Raw records
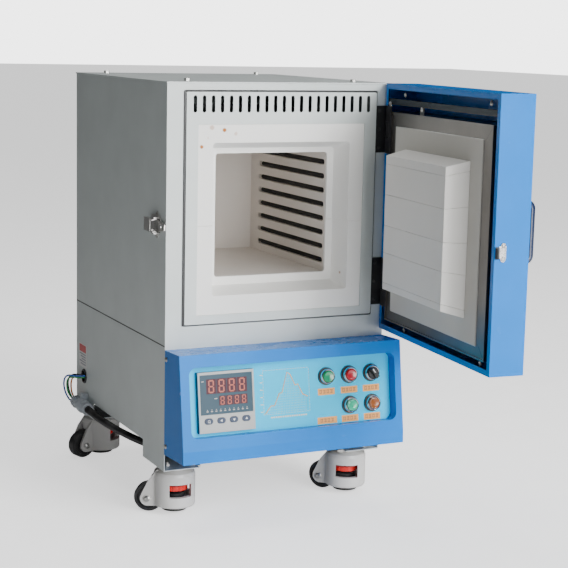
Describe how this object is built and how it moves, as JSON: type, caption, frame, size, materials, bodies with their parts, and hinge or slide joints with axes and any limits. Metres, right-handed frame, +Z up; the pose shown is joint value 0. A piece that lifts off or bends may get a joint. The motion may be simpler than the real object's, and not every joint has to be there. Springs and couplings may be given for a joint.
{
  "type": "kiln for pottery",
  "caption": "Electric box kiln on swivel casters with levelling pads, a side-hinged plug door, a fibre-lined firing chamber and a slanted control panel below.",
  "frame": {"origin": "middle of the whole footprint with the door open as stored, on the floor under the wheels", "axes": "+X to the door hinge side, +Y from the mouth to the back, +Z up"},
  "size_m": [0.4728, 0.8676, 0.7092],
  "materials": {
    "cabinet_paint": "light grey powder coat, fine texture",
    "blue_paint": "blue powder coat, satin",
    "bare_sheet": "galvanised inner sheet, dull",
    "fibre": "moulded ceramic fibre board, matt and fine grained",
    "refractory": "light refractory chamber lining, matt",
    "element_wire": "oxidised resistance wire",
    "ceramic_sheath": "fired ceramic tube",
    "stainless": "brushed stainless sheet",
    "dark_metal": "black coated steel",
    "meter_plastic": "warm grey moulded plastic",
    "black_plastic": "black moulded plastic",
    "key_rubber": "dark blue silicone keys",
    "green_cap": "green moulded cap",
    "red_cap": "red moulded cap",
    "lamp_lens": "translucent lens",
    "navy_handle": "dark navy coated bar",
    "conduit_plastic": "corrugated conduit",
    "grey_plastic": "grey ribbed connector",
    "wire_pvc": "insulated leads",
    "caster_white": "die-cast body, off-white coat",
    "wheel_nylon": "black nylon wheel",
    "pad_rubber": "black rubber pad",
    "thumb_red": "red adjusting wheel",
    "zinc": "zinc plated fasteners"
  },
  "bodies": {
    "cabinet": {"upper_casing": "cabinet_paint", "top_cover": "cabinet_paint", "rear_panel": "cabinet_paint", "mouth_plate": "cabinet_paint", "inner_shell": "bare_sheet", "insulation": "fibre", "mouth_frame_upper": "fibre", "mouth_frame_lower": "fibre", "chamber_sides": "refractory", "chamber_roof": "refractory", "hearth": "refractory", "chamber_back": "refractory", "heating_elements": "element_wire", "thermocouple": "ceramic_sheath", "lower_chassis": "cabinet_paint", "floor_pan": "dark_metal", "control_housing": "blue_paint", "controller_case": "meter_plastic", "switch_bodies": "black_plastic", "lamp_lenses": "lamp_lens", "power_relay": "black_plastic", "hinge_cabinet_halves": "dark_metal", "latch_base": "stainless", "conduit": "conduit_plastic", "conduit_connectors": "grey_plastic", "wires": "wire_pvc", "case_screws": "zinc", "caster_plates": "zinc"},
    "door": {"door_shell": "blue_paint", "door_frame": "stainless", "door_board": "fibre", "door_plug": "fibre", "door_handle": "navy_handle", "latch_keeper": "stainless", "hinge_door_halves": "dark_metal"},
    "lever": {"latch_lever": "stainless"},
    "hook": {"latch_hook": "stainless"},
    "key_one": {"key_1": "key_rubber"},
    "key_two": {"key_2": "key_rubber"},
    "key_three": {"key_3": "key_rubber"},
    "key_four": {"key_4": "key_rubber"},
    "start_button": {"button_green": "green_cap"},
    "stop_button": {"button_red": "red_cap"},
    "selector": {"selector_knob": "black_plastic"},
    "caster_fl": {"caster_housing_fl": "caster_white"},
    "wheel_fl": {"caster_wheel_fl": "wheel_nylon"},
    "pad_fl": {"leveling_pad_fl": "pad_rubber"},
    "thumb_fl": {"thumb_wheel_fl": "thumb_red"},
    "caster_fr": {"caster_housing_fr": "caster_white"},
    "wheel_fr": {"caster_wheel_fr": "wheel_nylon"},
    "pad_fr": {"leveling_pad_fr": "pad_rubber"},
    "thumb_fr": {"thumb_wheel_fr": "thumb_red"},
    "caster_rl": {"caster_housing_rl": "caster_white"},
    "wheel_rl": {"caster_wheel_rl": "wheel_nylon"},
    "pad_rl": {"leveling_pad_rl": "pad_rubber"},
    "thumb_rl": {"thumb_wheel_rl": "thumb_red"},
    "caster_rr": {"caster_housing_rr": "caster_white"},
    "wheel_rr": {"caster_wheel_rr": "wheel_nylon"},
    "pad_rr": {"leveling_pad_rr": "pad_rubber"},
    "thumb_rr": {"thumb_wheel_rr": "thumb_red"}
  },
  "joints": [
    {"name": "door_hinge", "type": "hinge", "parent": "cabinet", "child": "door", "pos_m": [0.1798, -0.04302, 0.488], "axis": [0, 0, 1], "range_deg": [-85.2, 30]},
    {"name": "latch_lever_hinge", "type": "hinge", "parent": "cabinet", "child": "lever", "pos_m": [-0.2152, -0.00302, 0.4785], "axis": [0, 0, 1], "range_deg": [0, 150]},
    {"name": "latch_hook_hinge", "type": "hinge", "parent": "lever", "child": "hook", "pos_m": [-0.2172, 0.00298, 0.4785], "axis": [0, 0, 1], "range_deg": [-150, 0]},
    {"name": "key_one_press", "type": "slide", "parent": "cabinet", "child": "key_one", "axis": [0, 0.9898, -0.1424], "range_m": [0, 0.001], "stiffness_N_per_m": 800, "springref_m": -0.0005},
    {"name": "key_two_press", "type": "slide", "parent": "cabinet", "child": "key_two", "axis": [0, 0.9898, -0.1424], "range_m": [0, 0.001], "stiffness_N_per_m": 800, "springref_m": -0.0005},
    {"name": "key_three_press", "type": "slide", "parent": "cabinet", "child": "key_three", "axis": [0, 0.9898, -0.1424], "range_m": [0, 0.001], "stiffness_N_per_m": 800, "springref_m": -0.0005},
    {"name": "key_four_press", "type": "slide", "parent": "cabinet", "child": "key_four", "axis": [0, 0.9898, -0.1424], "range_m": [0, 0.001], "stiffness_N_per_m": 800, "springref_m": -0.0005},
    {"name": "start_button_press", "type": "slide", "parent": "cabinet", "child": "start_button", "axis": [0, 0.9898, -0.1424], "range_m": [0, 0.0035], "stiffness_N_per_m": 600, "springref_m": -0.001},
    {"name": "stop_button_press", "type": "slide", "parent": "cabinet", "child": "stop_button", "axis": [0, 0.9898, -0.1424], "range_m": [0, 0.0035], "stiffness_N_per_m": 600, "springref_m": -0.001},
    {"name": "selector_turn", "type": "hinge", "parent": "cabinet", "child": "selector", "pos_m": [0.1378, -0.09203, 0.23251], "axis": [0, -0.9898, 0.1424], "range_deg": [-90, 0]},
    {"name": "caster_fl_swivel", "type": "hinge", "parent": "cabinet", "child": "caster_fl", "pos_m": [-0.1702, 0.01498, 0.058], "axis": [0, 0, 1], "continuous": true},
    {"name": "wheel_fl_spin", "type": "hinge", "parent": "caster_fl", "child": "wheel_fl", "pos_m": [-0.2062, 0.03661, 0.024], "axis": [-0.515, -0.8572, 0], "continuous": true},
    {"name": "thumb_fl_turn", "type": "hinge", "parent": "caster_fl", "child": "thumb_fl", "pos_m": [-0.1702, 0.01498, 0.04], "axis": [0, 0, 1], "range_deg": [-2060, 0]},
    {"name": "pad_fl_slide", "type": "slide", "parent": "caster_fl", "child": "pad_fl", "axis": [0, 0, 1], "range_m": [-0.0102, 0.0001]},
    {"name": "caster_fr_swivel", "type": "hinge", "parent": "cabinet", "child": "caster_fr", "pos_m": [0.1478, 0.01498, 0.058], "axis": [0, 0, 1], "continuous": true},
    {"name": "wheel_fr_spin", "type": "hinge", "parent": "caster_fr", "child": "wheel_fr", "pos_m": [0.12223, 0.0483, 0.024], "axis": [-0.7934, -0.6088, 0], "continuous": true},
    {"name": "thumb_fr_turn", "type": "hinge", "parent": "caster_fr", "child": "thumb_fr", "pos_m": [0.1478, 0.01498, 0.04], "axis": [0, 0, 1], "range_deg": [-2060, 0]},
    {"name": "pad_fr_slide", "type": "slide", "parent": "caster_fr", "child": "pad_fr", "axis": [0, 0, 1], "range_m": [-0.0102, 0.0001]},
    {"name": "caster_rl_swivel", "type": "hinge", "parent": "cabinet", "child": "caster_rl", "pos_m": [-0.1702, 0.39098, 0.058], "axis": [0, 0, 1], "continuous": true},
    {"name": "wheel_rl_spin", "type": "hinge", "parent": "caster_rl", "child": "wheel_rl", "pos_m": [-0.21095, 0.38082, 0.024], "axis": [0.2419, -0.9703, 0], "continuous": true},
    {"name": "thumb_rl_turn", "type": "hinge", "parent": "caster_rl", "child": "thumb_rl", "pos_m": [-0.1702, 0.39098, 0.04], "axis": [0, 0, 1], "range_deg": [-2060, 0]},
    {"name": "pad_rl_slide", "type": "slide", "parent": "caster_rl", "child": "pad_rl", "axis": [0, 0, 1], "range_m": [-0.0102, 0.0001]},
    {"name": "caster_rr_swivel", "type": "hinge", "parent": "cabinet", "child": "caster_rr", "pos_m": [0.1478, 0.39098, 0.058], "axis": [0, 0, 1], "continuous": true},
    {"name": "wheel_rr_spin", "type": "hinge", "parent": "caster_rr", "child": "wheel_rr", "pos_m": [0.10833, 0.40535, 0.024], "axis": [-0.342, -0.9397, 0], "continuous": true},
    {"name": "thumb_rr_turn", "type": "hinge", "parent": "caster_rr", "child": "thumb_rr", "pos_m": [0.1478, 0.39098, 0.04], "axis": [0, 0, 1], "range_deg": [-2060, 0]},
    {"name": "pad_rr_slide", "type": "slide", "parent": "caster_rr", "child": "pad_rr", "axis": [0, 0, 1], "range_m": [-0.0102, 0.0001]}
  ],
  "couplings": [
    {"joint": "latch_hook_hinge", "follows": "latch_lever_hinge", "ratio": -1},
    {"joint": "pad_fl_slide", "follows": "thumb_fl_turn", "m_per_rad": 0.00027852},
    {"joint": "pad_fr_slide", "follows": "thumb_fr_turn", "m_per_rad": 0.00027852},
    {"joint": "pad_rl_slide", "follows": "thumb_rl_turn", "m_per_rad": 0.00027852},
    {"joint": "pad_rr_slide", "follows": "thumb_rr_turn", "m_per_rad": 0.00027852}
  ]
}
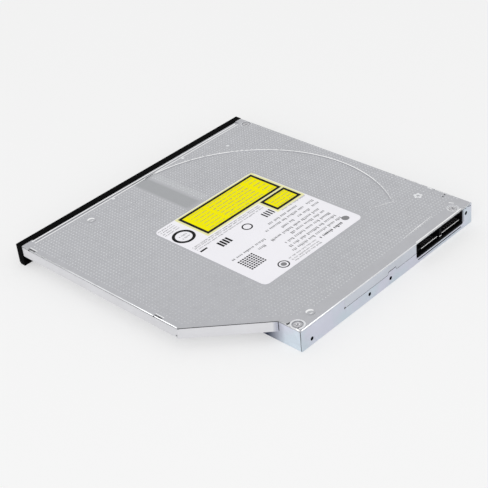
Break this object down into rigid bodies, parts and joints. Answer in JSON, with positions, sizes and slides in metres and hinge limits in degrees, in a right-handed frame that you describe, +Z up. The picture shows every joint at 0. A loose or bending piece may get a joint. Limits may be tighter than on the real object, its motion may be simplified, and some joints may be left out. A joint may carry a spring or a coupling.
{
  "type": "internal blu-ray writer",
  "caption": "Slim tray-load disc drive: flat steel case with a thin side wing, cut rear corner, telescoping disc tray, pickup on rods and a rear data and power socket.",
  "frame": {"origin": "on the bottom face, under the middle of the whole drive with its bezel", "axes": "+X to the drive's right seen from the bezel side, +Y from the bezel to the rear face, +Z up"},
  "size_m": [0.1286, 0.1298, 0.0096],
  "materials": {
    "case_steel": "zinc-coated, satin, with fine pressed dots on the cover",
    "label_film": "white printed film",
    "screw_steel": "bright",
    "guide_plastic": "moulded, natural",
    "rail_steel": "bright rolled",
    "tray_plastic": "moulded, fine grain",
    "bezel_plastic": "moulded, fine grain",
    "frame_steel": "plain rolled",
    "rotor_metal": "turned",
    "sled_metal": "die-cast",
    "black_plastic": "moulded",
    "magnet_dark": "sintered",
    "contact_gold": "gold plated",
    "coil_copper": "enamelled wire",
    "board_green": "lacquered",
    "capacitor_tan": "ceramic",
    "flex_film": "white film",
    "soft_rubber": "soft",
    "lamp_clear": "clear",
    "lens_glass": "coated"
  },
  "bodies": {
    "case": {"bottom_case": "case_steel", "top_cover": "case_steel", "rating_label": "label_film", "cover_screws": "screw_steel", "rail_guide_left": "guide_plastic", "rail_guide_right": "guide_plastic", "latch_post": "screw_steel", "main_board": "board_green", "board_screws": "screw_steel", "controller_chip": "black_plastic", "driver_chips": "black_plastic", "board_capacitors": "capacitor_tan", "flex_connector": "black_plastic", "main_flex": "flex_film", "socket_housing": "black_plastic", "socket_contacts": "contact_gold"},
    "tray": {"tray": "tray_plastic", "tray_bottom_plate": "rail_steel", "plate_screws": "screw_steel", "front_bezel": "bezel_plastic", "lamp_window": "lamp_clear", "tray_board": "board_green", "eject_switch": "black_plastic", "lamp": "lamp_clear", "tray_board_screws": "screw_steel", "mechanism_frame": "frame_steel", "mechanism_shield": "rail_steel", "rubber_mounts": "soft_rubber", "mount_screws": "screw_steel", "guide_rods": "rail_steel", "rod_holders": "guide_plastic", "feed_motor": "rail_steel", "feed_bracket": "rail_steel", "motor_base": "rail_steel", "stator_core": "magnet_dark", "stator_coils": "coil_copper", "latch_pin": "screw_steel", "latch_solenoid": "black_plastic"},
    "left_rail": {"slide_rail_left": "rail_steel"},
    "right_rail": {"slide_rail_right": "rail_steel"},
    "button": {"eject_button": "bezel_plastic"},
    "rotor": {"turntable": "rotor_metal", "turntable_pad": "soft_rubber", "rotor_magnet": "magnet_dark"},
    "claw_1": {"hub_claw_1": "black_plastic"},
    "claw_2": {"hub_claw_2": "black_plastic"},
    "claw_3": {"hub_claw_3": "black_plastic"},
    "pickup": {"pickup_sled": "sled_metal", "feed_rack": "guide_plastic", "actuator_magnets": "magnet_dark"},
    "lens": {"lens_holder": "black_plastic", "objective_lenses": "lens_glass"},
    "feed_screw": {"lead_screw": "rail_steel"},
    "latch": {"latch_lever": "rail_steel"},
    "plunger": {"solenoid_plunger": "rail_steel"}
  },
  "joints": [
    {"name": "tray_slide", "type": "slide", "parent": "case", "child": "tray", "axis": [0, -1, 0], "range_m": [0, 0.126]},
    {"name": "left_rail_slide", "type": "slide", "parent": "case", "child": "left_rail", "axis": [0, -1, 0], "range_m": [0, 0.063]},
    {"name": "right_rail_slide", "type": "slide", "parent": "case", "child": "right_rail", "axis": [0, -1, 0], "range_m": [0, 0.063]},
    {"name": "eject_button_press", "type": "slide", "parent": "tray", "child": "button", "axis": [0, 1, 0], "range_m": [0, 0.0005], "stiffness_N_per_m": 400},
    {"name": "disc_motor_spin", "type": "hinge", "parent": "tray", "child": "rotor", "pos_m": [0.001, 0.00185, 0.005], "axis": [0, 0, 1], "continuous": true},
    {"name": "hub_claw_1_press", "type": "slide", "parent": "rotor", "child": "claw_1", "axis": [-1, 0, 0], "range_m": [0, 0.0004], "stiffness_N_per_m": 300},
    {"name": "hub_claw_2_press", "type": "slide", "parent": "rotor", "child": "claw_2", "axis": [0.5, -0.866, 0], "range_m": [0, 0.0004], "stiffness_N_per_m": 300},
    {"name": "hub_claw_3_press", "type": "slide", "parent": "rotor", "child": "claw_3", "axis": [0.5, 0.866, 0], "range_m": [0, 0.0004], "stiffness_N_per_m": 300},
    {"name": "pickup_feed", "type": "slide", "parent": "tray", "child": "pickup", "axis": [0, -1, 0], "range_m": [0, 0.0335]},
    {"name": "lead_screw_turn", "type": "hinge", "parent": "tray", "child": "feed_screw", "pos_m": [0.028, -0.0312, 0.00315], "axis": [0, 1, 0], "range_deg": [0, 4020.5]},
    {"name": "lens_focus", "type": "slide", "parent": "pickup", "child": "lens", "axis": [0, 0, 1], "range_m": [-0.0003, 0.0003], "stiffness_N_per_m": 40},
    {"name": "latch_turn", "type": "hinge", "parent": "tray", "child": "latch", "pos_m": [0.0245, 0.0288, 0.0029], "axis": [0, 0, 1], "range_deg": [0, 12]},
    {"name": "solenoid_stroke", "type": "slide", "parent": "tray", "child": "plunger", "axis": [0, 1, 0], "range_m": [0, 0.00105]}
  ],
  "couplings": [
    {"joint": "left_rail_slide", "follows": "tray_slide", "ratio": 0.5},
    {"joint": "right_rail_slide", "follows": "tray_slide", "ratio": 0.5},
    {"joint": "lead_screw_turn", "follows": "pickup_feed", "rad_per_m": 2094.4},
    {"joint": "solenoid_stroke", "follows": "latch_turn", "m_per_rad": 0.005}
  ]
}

WORK REQUIRED
Copy each line of the data that contains the word "this".

WRITTEN ANSWER
Describe how this object is built and how it moves, as JSON: type, caption, frame, size, materials, bodies with their parts, and hinge or slide joints with axes and any limits. Metres, right-handed frame, +Z up; the pose shown is joint value 0. A piece that lifts off or bends may get a joint. The motion may be simpler than the real object's, and not every joint has to be there. Springs and couplings may be given for a joint.
Break this object down into rigid bodies, parts and joints. Answer in JSON, with positions, sizes and slides in metres and hinge limits in degrees, in a right-handed frame that you describe, +Z up. The picture shows every joint at 0. A loose or bending piece may get a joint. Limits may be tighter than on the real object, its motion may be simplified, and some joints may be left out. A joint may carry a spring or a coupling.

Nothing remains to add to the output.